◆ **Problem to work on**: Look through the entries below and extract exactly the lines from the one containing "Continue the build123d" through the one containing "return discs.part", ends included.

### Exercise materials

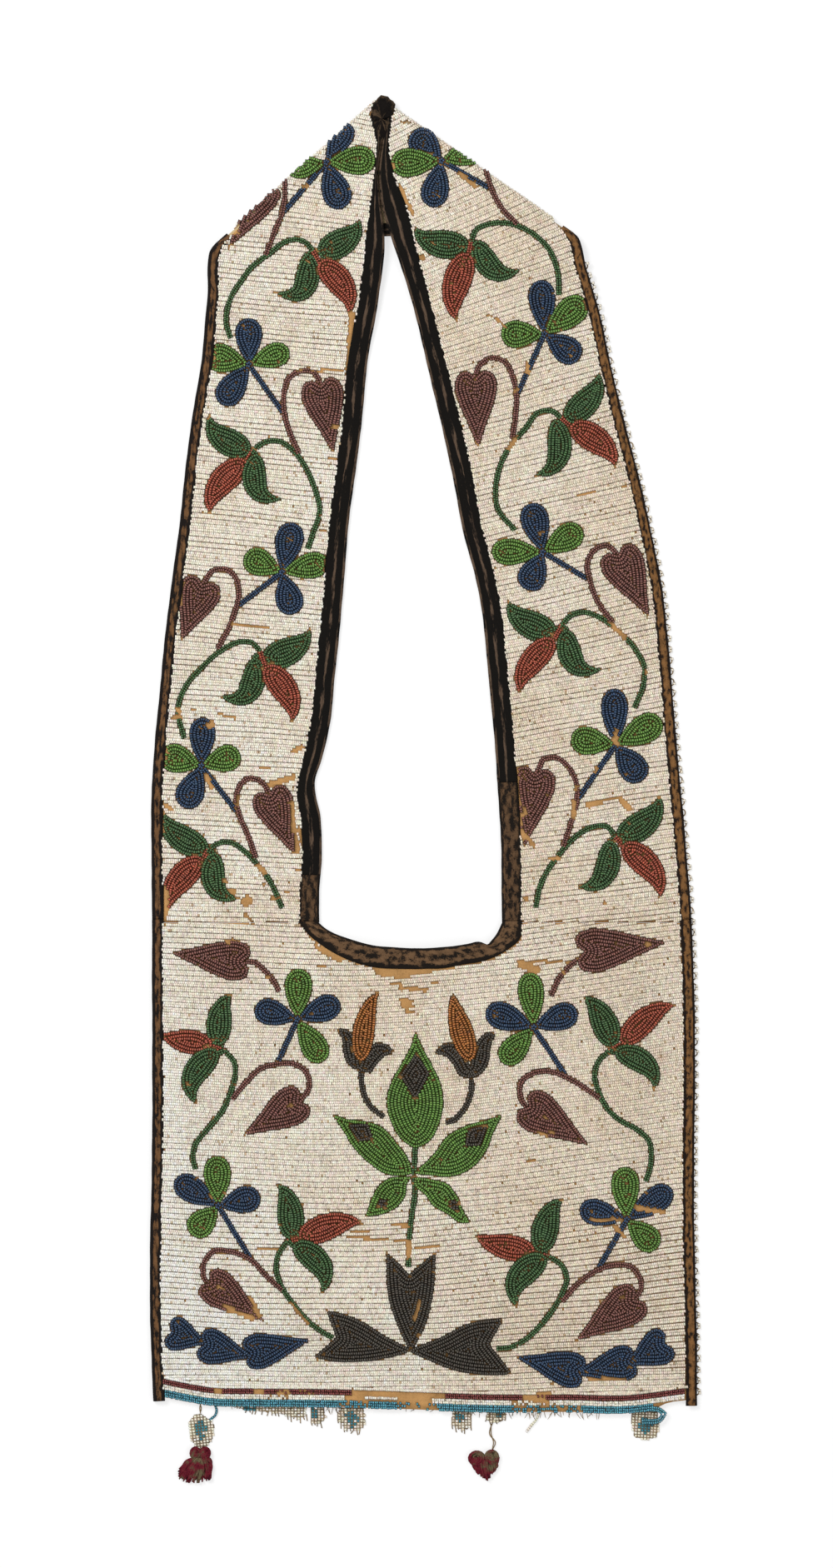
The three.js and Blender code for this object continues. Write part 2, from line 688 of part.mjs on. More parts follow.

######
### Exercise materials

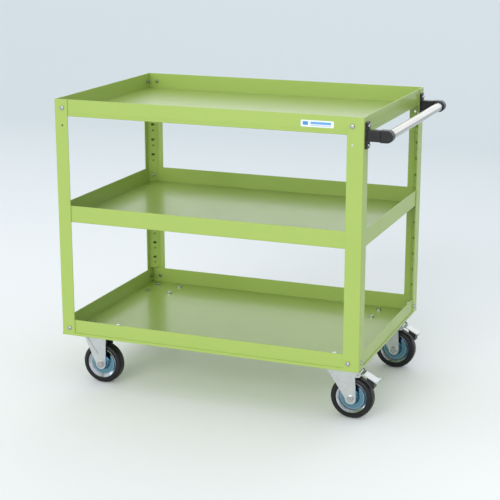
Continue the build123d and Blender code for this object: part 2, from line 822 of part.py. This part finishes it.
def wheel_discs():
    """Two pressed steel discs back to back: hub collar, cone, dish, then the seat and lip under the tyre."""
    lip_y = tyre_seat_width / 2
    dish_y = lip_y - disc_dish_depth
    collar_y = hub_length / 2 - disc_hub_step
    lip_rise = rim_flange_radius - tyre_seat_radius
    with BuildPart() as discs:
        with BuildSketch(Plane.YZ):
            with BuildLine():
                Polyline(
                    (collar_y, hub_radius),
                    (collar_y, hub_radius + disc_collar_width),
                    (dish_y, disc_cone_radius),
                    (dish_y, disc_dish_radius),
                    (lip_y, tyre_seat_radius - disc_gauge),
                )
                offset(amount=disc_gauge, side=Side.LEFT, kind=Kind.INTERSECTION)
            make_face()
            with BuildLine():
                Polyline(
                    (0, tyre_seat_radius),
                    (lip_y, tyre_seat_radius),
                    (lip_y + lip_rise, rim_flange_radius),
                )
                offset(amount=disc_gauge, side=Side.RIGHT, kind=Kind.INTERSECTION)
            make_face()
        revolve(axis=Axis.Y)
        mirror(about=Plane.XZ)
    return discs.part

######

◆ **Full answer**:
Continue the build123d and Blender code for this object: part 2, from line 822 of part.py. This part finishes it.
def wheel_discs():
    """Two pressed steel discs back to back: hub collar, cone, dish, then the seat and lip under the tyre."""
    lip_y = tyre_seat_width / 2
    dish_y = lip_y - disc_dish_depth
    collar_y = hub_length / 2 - disc_hub_step
    lip_rise = rim_flange_radius - tyre_seat_radius
    with BuildPart() as discs:
        with BuildSketch(Plane.YZ):
            with BuildLine():
                Polyline(
                    (collar_y, hub_radius),
                    (collar_y, hub_radius + disc_collar_width),
                    (dish_y, disc_cone_radius),
                    (dish_y, disc_dish_radius),
                    (lip_y, tyre_seat_radius - disc_gauge),
                )
                offset(amount=disc_gauge, side=Side.LEFT, kind=Kind.INTERSECTION)
            make_face()
            with BuildLine():
                Polyline(
                    (0, tyre_seat_radius),
                    (lip_y, tyre_seat_radius),
                    (lip_y + lip_rise, rim_flange_radius),
                )
                offset(amount=disc_gauge, side=Side.RIGHT, kind=Kind.INTERSECTION)
            make_face()
        revolve(axis=Axis.Y)
        mirror(about=Plane.XZ)
    return discs.part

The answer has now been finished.